Gonna be sick Friday. Anyone wanna hit skeeter or Berlin that day with me?


----------



## jiggin'fool (Dec 18, 2005)

Trapperjon still gonna go out to berlin in the morning.... North of the 224 causeway.... Let you know if I can get out to some fish then I will be there Thursday and Friday too... As of sandy no clue... I would guess it would be alright though!
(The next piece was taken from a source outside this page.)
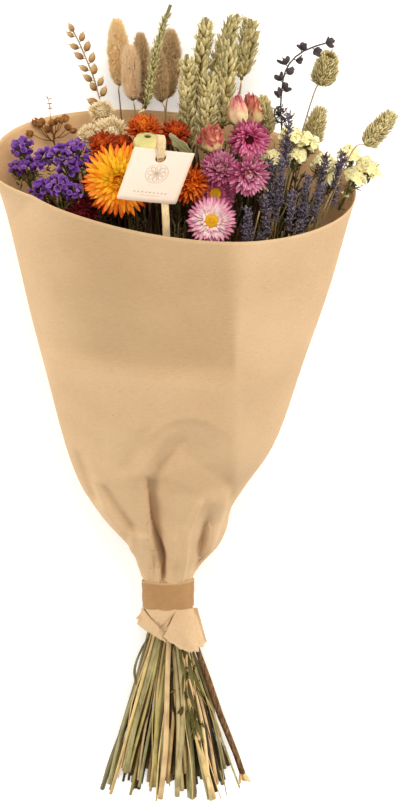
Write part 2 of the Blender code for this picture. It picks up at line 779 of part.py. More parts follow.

Sent from my Nexus 4 using Ohub Campfire mobile app


----------



## fish master (Dec 24, 2005)

hit me up im right down the road from berlin. im going out there in the am and ill send a report..


----------



## fish master (Dec 24, 2005)

over the years iv asked for info on spots in west branch but know one will ever anwser on it. so iv started to think its an old man's lake(no offence) no one wants to give up the honeyholes same as pymatuning


Bulldog1149 said:


> Never seem to see much press on the branch. I musky fished it for years and know it like my hand.
> 
> Do you get any pike? It has a ton of them. Nice crappie as well
> 
> ...


----------



## sonar (Mar 20, 2005)

FYI,,Fishmaster,, anyone that has a "Honey Hole",,Wants to keep it!! Wouldn't you?? All I can say to your post is ,,GO OUT & PAY YOUR DUES!! Drill,,Fish,,Drill,,Fish,,REPEAT!! That's How most all of us that have fished it has had to do it.... & that's NO wise &$$ dig,, it is what it is... Look for guys fishing,,keep your fair distance,,strike up a conversation,,That's what I did.... I Still DON'T know what the #e!! I'm doing!!  ----->>>>>sonar<<<<<-----


----------



## c. j. stone (Sep 24, 2006)

Sure you don't, Ole Timer!!!


----------



## ballast (Sep 15, 2011)

WB is a tough lake,we ice fished it walked a mile though the woods to said honey hole to find no honey (crappie). My dad wants to go Saturday but it's a lot of WORK when wing is so easy.


----------



## dlancy (Feb 14, 2008)

ballast said:


> WB is a tough lake,we ice fished it walked a mile though the woods to said honey hole to find no honey (crappie). My dad wants to go Saturday but it's a lot of WORK when wing is so easy.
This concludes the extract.